The second stop on my travels during the mid-autumn festival was Suzhou. The ancient city is renowned for its beautiful stone bridges, pagodas, and meticulously designed gardens. Because the trains from Shanghai were so packed the earliest we could get there was mid-afternoon by which time a lot of the gardens were beginning to close (my friend even tried to bribe a guard to get in one but he wasn’t having any of it!). Instead, we contented ourselves with wandering around the tree-lined streets in search of somewhere nice to eat.
After some delicious hot-pot the night before we spent the morning exploring the Master of the Nets Garden (top) and Blue Wave Pavilion (above and below). The former is considered among the finest gardens in China and has been designated a UNESCO World Heritage Site, having first been constructed more than 800 years ago. Inspired by the simple and solitary life of a Chinese fisherman it is apparently regarded among garden connoisseurs for its mastering the techniques of “relative dimension, contrast, foil, sequence and depth, and borrowed scenery”.
The Blue Wave Pavilion is the oldest garden in Suzhou dating back to 1044 CE (Song Dynasty). Surrounded by a small lake it’s rather overgrown but retains a distinct beauty with its bamboo groves and a man-made hill upon which sits the pavilion after which the garden is named.

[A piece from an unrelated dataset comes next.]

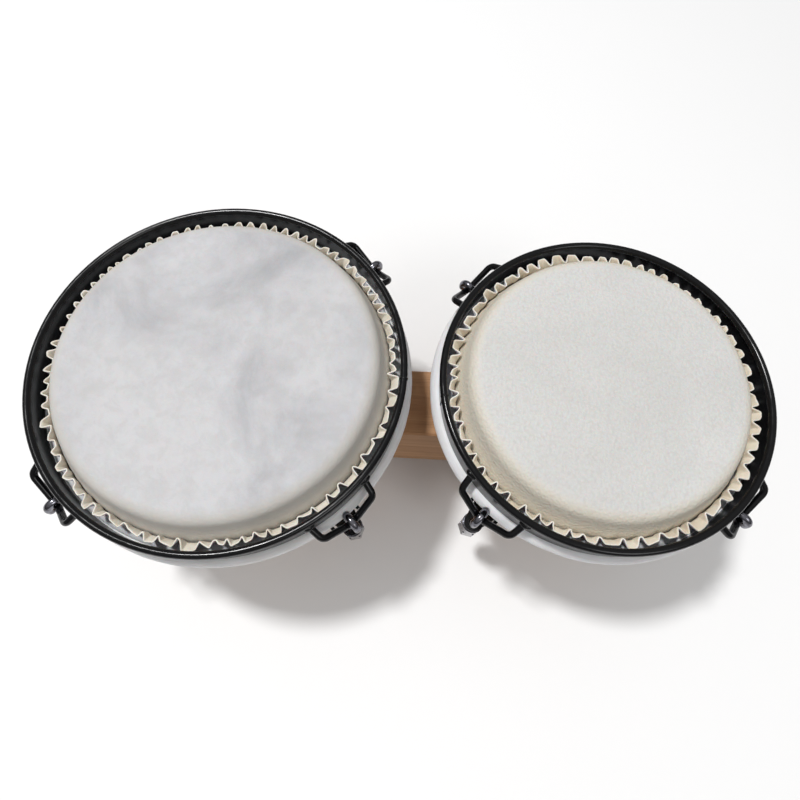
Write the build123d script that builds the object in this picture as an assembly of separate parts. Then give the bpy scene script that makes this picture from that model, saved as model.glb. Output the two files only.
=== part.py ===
"""A pair of bongo drums: a large and a small open-bottomed wooden drum on one centre block.

Millimetres, +Z up.  The origin is on the floor, midway along the pair.  The large drum is on the
-X side and the small drum on the +X side.  Each head is a skin folded round a steel flesh ring,
and a steel crown presses that ring down.  Four hooks hang on the crown's ears and run down
through side brackets to tuning nuts, so turning the nuts draws the crown down.
"""

import os
from dataclasses import dataclass
from math import atan2, cos, degrees, radians, sqrt

from build123d import *

# ---- driving dimensions -------------------------------------------------------------------

LARGE_HEAD_R = 95.25         # nominal head radius, a seven and a half inch head
SMALL_HEAD_R = 82.55         # nominal head radius, a six and a half inch head
CROWN_GAP = 23.7              # between the two crowns' centre circles, along X
DRUM_HEIGHT = 160.5           # floor to playing surface

# wooden shell, a straight-sided cone
SHELL_WALL = 9.0              # horizontal wall thickness
SHELL_TOP_INSET = 1.6         # shell's top radius is this much under the head's
SHELL_FOOT_INSET = 13.4       # shell's foot radius is this much under the head's
BEARING_ROUND = 7.5           # rounding of the bearing edge, outside
BEARING_INNER_ROUND = 0.6     # rounding of the bearing edge, inside
ROUND_REACH = 1.1             # how far a rounding reaches along the tapered wall's top, in radii
FOOT_ROUND = 1.5              # rounding of the foot's edges

# skin head
SKIN_THICKNESS = 1.2
COLLAR_CLEAR = 0.8            # foot of the collar, inside the folded skin
COLLAR_DEPTH = 28.5           # playing surface to foot of the collar

# crown: a flat band with a round wire along its top
CROWN_REACH = 16.05           # crown's centre circle, outside the head's radius
CROWN_DROP = 8.5              # playing surface to the wire's centre
WIRE_R = 2.25
BAND_THICKNESS = 2.2
BAND_DEPTH = 16.2             # wire's centre to the band's lower edge
BAND_SEAT = 1.2               # wire's centre to the band's top corners, where it is welded

# flesh ring and the skin folded round it
FLESH_RING_R = 2.8            # radius of its wire
FOLD_R = 5.2                  # outer radius of the folded skin
FOLD_SEAT = 0.3               # how deep the band presses into the fold
FOLD_CLEAR = 0.03             # fit of the fold on the ring, the band and the hooks
TAIL_INSET = 3.5              # skin's standing tail, inside the crown's centre circle
TAIL_TOP_DROP = 4.5           # wire's centre to the top of the standing tail

# ears: four bent rods welded to each band
EAR_ROD_R = 2.1
EAR_ROOT_DROP = 4.6           # wire's centre to the rod's roots
EAR_ROOT_HALF = 20.0          # half the distance between the two roots
EAR_CORNER_OUT = 8.9          # outer corners, outside the crown's centre circle
EAR_CORNER_DROP = 10.3
EAR_CORNER_HALF = 18.6
EAR_CORNER_ROUND = 5.0
EAR_DIP_DROP = 22.4           # where the two halves of the dip meet before it is rounded
EAR_DIP_ROUND = 6.0
EAR_AZIMUTHS = (-135.0, -45.0, 45.0, 135.0)
LARGE_TURN = -0.6             # how far each drum's metalwork is turned about its axis, degrees
SMALL_TURN = 2.7

# hooks and tuning nuts
HOOK_ROD_R = 2.5
HOOK_SEAT_GAP = 0.05          # between the hook's bend and the ear
HOOK_RING_GAP = 1.05          # flesh ring to the hook's rod, before the ear's dip is rounded
HOOK_TIP_DROP = 1.6           # straight length of the hook's tip below the ear's centre
HOOK_END_LENGTH = 7.0         # rod showing below the nut
NUT_BARREL_R = 6.75
NUT_BARREL_LENGTH = 12.0
NUT_HEX_AF = 12.7
NUT_HEX_LENGTH = 12.0
NUT_CHAMFER = 0.8
THREAD_CLEAR = 0.05           # running fit of the nut on the rod, radial
NUT_WASHER_R = 7.0
NUT_WASHER_THICKNESS = 1.5
WASHER_CLEAR = 0.3            # radial, all washers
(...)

You can well imagine scholars and government officials relaxing here sipping green tea and discussing the affairs of the time (probably with a few concubines!). Even to my untrained eyes the skill behind the design of these gardens was clear.

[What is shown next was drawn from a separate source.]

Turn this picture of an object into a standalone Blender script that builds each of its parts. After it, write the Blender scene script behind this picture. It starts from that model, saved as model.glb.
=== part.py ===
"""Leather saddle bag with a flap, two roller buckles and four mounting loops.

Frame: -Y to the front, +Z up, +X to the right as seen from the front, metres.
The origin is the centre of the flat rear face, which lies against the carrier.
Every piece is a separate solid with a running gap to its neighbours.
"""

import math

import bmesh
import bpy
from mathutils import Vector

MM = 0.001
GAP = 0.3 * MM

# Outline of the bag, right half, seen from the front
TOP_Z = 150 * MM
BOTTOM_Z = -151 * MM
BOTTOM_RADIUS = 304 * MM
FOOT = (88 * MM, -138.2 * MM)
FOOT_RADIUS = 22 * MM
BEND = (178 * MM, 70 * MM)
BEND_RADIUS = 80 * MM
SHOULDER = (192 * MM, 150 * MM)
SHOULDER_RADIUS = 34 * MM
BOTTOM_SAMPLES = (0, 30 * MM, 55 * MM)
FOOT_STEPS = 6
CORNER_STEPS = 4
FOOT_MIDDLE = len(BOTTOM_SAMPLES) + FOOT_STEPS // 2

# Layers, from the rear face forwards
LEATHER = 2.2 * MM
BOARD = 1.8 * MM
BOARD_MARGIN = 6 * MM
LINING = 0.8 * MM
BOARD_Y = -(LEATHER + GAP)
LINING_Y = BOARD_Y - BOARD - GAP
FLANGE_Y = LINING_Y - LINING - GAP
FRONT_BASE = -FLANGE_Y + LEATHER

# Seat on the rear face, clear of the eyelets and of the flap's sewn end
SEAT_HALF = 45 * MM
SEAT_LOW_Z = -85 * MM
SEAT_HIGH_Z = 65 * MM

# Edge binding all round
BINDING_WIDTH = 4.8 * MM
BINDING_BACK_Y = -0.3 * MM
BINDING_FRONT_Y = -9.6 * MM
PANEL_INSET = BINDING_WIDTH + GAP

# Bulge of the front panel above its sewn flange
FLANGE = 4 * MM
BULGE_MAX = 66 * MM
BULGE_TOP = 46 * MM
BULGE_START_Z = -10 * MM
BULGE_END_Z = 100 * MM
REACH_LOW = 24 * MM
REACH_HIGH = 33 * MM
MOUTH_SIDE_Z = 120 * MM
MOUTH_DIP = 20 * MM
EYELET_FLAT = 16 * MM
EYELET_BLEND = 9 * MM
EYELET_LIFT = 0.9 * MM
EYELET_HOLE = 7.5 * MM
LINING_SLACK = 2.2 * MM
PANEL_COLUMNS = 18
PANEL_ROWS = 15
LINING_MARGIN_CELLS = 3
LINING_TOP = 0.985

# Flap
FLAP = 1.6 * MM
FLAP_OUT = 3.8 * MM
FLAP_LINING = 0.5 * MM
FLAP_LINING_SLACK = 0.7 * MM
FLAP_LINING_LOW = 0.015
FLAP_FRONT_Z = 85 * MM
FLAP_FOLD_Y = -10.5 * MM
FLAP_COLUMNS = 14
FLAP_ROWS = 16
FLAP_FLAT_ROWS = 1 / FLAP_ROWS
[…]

Whilst wandering around a friend remarked “Why doesn’t China know how to make such beautiful places anymore?” and indeed you have to wonder what on earth Mao was thinking when he kicked off the Cultural Revolution which led to the destruction of much of China’s heritage including the skills and thinking which lay behind them. Today China seems to yearn for this idyllic image of the past but has yet to learn how it can be interpreted in the modern world.
Frankly, once you’ve seen a couple of these gardens they all begin to look the same. One day will probably be enough for most travellers to get a satisfactory taste of Suzhou. The old lady above has clearly stayed too long!